A number of staff have been disciplined due to their failure to carry out their duties correctly.

In this case a penalty towards the middle range of the scale may be imposed. This is due to the fact that, whilst the operator is making an effort to improve the situation, this is clearly insufficient as cases continue to be reported and some disabled passengers are unwilling to travel when the provision of information is so uncertain.

 

Note that these recalcitrant staff members attract a lesser penalty ‘towards the middle range', because at least the operator is trying. The penalty based on SWTs turnover would be between £20million and £40million.

Finally, how about this case of wilful ignorance where individual vehicles within a fleet that have been refurbished are found to be non-compliant because some internal door control panels have been fitted incorrectly. The Appointed Assessor has signed off the fleet and the compliance certificates granted in good faith.

No one has spotted there rogue door panels, not even DfT, until officials (hurrah) travelled on one of the non-compliant units. But the operator (boo) does not consider compliance to be a priority and has failed to meet the deadlines for compliance given in the improvement and final notices.

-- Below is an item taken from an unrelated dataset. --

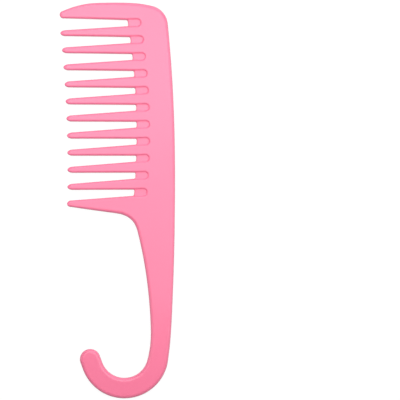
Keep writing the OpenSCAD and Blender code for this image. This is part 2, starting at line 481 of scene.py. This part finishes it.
def web_height(from_nose, from_wall):
    """Half thickness of a web: round at its free edge, and swept up where it meets the slot's wall."""
    nose = math.sqrt(1 - max(1 - from_nose / WEB_NOSE, 0) ** 2)
    lift = FLOOR_BLEND * max(1 - from_wall / FLOOR_BLEND, 0) ** 2
    return nose * (WEB_HALF + lift)


def make_web(k):
    """The thin D of plastic in the root of a gap: two skins that meet at its free edge, and its rim."""
    slot = SLOTS[k]
    rows = web_rows()
    nose_end = 2 * WEB_NOSE
    nose = [1 - math.cos(math.radians(a)) for a in np.linspace(0, 90, NOSE_POINTS)]
    inner = np.linspace(0, slot.side_length - nose_end, SIDE_POINTS)[1:] + nose_end
    turns = np.linspace(0, 90, END_POINTS)[1:]
    ends = [slot.side_length + slot.half * math.sin(math.radians(a)) for a in turns]
    columns = len(nose) + len(inner) + len(ends)

    def along(row, column):
        edge = -web_corner((1 - abs(row)) * slot.half)
        if column < len(nose):
            return edge, edge + (nose_end - edge) * nose[column]
        return edge, [*inner, *ends][column - len(nose)]

    def height_at(row, column):
        edge, place = along(row, column)
        gap = (1 - abs(row)) * slot.half
        if place > slot.side_length:
            spot = (np.array(slot.beside(1, place)[0]) * (1 + row)
                    + np.array(slot.beside(-1, place)[0]) * (1 - row)) / 2
            gap = slot.half - np.linalg.norm(spot - slot.middle)
        return place, web_height(place - edge, gap)

    def wall_point(side, place, height):
        spot, way = slot.beside(side, place)
        return spot + way * wall_inset(height)

    points = []
    for face in (1, -1):
        for column in range(columns):
            for row in rows:
                place, height = height_at(row, column)
                rim = height_at(1, column)[1]
                upper, lower = wall_point(1, place, rim), wall_point(-1, place, rim)
                spot = mix(lower, upper, (1 + row) / 2)
                points.append((*spot, MID_Z + face * height))
    count = len(rows)
    skin = strips(columns, count, closed=False)
    faces = skin + [tuple(columns * count + i for i in reversed(f)) for f in skin]
    for side in (1, -1):
        start = len(points)
        for column in range(columns):
            place, height = height_at(side, column)
            for share in np.linspace(1, -1, RIM_POINTS):
                points.append((*wall_point(side, place, height * share), MID_Z + height * share))
        faces += [tuple(start + i for i in f) for f in strips(columns, RIM_POINTS, closed=False)]
    return make_piece(f"web_{k:02d}", points, faces)


# ---- Spine, handle and hook ----

def make_spine():
    slots = [(SLOTS[k].wall(), TOOTH_R) for k in range(1, GAPS + 1)]
    return plate("spine", [(SPINE_BACK, RIM_R), *slots, (ARMPIT, RIM_R)])


def make_handle():
    return plate("handle", [(HANDLE_BACK, RIM_R), (HANDLE_INNER, RIM_R)])


def make_hook():
    """One run from the handle's inner side round the bowl, the round end and the outer rim."""
    bar_middle = BOWL_R + HOOK_W / 2
    back = polar(HOOK_FROM - 90, HOOK_STRAIGHT)
    inner = arc(HOOK_CENTRE, BOWL_R, HOOK_TO, HOOK_FROM)
    outer = arc(HOOK_CENTRE, BOWL_R + HOOK_W, HOOK_FROM, HOOK_TO)
    tip_centre = HOOK_CENTRE + polar(HOOK_FROM, bar_middle) + back
    tip = arc(tip_centre, HOOK_W / 2, HOOK_FROM - 180, HOOK_FROM)
    return plate("hook", [(np.concatenate([inner, tip, outer]), RIM_R)])


# ---- One skin over all the pieces ----

def corner_table(mesh):
    """For every face corner: its place, its face's normal, and the corner's angle (0 on a seam)."""
    count = len(mesh.loops)
    places = np.empty(len(mesh.vertices) * 3)
    mesh.vertices.foreach_get("co", places)
    vertex = np.empty(count, int)
    mesh.loops.foreach_get("vertex_index", vertex)
    places = places.reshape(-1, 3)[vertex]
    normals, angles = np.empty((count, 3)), np.empty(count)
    for face in mesh.polygons:
        corners = range(face.loop_start, face.loop_start + face.loop_total)
        normals[list(corners)] = face.normal
        spots = places[list(corners)]
        before, after = np.roll(spots, 1, axis=0) - spots, np.roll(spots, -1, axis=0) - spots
        size = np.linalg.norm(before, axis=1) * np.linalg.norm(after, axis=1)
        cosine = (before * after).sum(axis=1) / np.maximum(size, 1e-18)
        angles[list(corners)] = np.arccos(np.clip(cosine, -1, 1)) if face.use_smooth else 0
    return places, normals, angles


def share_normals(pieces):
    """Smooths the shading over all the pieces at once, so that none of their seams shows."""
    tables = [corner_table(piece.data) for piece in pieces]
    places, normals, angles = (np.concatenate(column) for column in zip(*tables))
    _, group = np.unique(np.round(places / SAME_PLACE).astype(np.int64), axis=0, return_inverse=True)
    group = group.ravel()
    order = np.argsort(group, kind="stable")
    sizes = np.bincount(group)
    start = np.concatenate([[0], np.cumsum(sizes)[:-1]])[group[order]]
    size = sizes[group[order]]
    within = np.arange(len(order)) - start
    facing, weight = normals[order], angles[order]
    total = facing * 1e-6  # so that a corner with no weight near it still has a direction
    alike = math.cos(math.radians(SAME_SKIN))
    for shift in range(sizes.max()):
        these = np.nonzero(shift < size)[0]
        other = start[these] + (within[these] + shift) % size[these]
        close = (facing[these] * facing[other]).sum(axis=1) > alike
        total[these] += facing[other] * (weight[other] * close)[:, None]
    total /= np.linalg.norm(total, axis=1)[:, None]
    shared = np.empty_like(total)
    shared[order] = np.where(weight[:, None] > 0, total, facing)
    first = 0
    for piece in pieces:
        count = len(piece.data.loops)
        piece.data.normals_split_custom_set(shared[first:first + count].tolist())
        first += count


# ---- Materials ----

# The two pinks that the flow clouds run between
PINK = ((0.91, 0.195, 0.33, 1), (0.92, 0.201, 0.339, 1))
# Noise features per metre: the clouds in the colour, the patches in the sheen, and the moulded grain
CLOUD_SCALE = 45
SHEEN_SCALE = 90
GRAIN_SCALE = 2600
GRAIN_DEPTH = 0.02 * MM
SHEEN_ROUGHNESS = (0.29, 0.33)


def new_material(name):
    material = bpy.data.materials.new(name)
    material.use_nodes = True
    return material, material.node_tree.nodes, material.node_tree.links


def noise(nodes, links, place, scale, detail=3.0):
    node = nodes.new("ShaderNodeTexNoise")
    node.inputs["Scale"].default_value = scale
    node.inputs["Detail"].default_value = detail
    links.new(place, node.inputs["Vector"])
    return node.outputs["Fac"]


def ranged(nodes, links, value, low, high):
    """Spreads a noise value, which is mostly between 0.3 and 0.7, from low to high."""
    node = nodes.new("ShaderNodeMapRange")
    node.inputs["From Min"].default_value = 0.3
    node.inputs["From Max"].default_value = 0.7
    node.inputs["To Min"].default_value = low
    node.inputs["To Max"].default_value = high
    links.new(value, node.inputs["Value"])
    return node.outputs["Result"]


def pink_plastic():
    """Satin moulded plastic: faint flow clouds in the colour, uneven sheen, and a fine moulded grain."""
    material, nodes, links = new_material("pink_plastic")
    shader = nodes["Principled BSDF"]
    shader.inputs["IOR"].default_value = 1.48
    shader.inputs["Specular IOR Level"].default_value = 0.1
    shader.inputs["Coat Weight"].default_value = 0.75
    shader.inputs["Coat Roughness"].default_value = 0.22
    shader.inputs["Coat IOR"].default_value = 1.5
    place = nodes.new("ShaderNodeTexCoord").outputs["Object"]
    clouds = nodes.new("ShaderNodeMix")
    clouds.data_type = "RGBA"
    clouds.inputs["A"].default_value, clouds.inputs["B"].default_value = PINK
    links.new(ranged(nodes, links, noise(nodes, links, place, CLOUD_SCALE), 0, 1), clouds.inputs["Factor"])
    links.new(clouds.outputs["Result"], shader.inputs["Base Color"])
    sheen = ranged(nodes, links, noise(nodes, links, place, SHEEN_SCALE), *SHEEN_ROUGHNESS)
    links.new(sheen, shader.inputs["Roughness"])
    grain = nodes.new("ShaderNodeBump")
    grain.inputs["Strength"].default_value = 0.12
    grain.inputs["Distance"].default_value = GRAIN_DEPTH
    links.new(noise(nodes, links, place, GRAIN_SCALE, detail=2), grain.inputs["Height"])
    links.new(grain.outputs["Normal"], shader.inputs["Normal"])
    return material


def floor_material():
    """A pale studio table, lit enough to stay white round the comb."""
    material, nodes, _ = new_material("pale_floor")
    shader = nodes["Principled BSDF"]
    shader.inputs["Base Color"].default_value = (0.12, 0.12, 0.12, 1)
    shader.inputs["Roughness"].default_value = 0.9
    shader.inputs["Specular IOR Level"].default_value = 0.1
    shader.inputs["Emission Color"].default_value = (1, 1, 1, 1)
    shader.inputs["Emission Strength"].default_value = 0.92
    return material


# ---- Stage ----

VIEW_WIDTH = 242.3 * MM
VIEW_CENTRE = (47.46 * MM, -1.48 * MM)
VIEW_TURN = -2
CAMERA_HEIGHT = 1.0
FLOOR_SIZE = 6.0
FLOOR_GAP = 0.02 * MM


def make_floor():
    bpy.ops.mesh.primitive_plane_add(size=FLOOR_SIZE, location=(0, 0, cad_low.z - FLOOR_GAP))
    floor = bpy.context.object
    floor.name = "floor"
    floor.data.materials.append(floor_material())
    floor.visible_diffuse = False


def make_light(name, place, target, size, power):
    """A soft box: where it stands, where it points, its width and height, and its power in watts."""
    data = bpy.data.lights.new(name, "AREA")
    data.shape = "RECTANGLE"
    data.size, data.size_y = size
    data.energy = power
    light = bpy.data.objects.new(name, data)
    light.location = place
    light.rotation_euler = (Vector(target) - Vector(place)).to_track_quat("-Z", "Y").to_euler()
    bpy.context.scene.collection.objects.link(light)


def make_lights():
    make_light("key", (0.1, 0.85, 0.4), (0.02, 0.06, 0), (1.1, 0.5), 3.4)
    make_light("upper_softbox", (0.02, 0.175, 0.45), (0.02, 0.175, 0), (0.5, 0.27), 1.39)
    make_light("lower_softbox", (0.02, -0.035, 0.45), (0.02, -0.035, 0), (0.5, 0.15), 0.475)
    make_light("right", (0.62, 0.05, 0.42), (0, 0.05, 0), (0.6, 1.0), 2.6)
    make_light("left", (-0.9, 0, 0.3), (0, 0, 0), (0.5, 1.0), 2.0)
    make_light("front", (0, -0.85, 0.4), (0, -0.05, 0), (1.1, 0.4), 0.8)


def make_world():
    world = bpy.data.worlds.new("studio")
    world.use_nodes = True
    world.node_tree.nodes["Background"].inputs["Color"].default_value = (1, 1, 1, 1)
    world.node_tree.nodes["Background"].inputs["Strength"].default_value = 0.16
    bpy.context.scene.world = world
    bpy.context.scene.view_settings.view_transform = "Standard"


def make_camera():
    data = bpy.data.cameras.new("camera")
    data.lens = data.sensor_width * CAMERA_HEIGHT / VIEW_WIDTH
    camera = bpy.data.objects.new("camera", data)
    camera.location = (*VIEW_CENTRE, MID_Z + CAMERA_HEIGHT)
    camera.rotation_euler = (0, 0, math.radians(VIEW_TURN))
    bpy.context.scene.collection.objects.link(camera)
    bpy.context.scene.camera = camera


# ---- The comb ----

def make_comb():
    pieces = [make_spine(), make_handle(), make_hook()]
    pieces += [make_tooth(k) for k in range(1, TEETH + 1)]
    pieces += [make_web(k) for k in range(1, GAPS + 1)]
    share_normals(pieces)
    plastic = pink_plastic()
    for piece in pieces:
        piece.data.materials.append(plastic)


make_comb()
make_floor()
make_lights()
make_world()
make_camera()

Fortunately, disabled passengers continue to be able to use the rail vehicle, because all the "Open" buttons are compliant and the "Close" buttons are rarely used by passengers because the doors are normally closed by the train crew. Just think about that last normally. Can you think of a train in which the power operated doors don't have train crew over-ride?

Anyway, in this case a penalty towards the middle range of the scale may be imposed as the operator has wilfully ignored enforcement procedures but the impact on disabled travellers is small.

Chose a TOC to work out the penalty. How about GNER's Mallard Mk 4 coaches. That's another £33milion off the premium.

But while this all knockabout stuff, there is a serious point. I think many of these scenarios are ludicrous, but what does their presence in a consultation document tell us about how the Mobility & Inclusion Unit and, by definition the rest of DfT view the railways?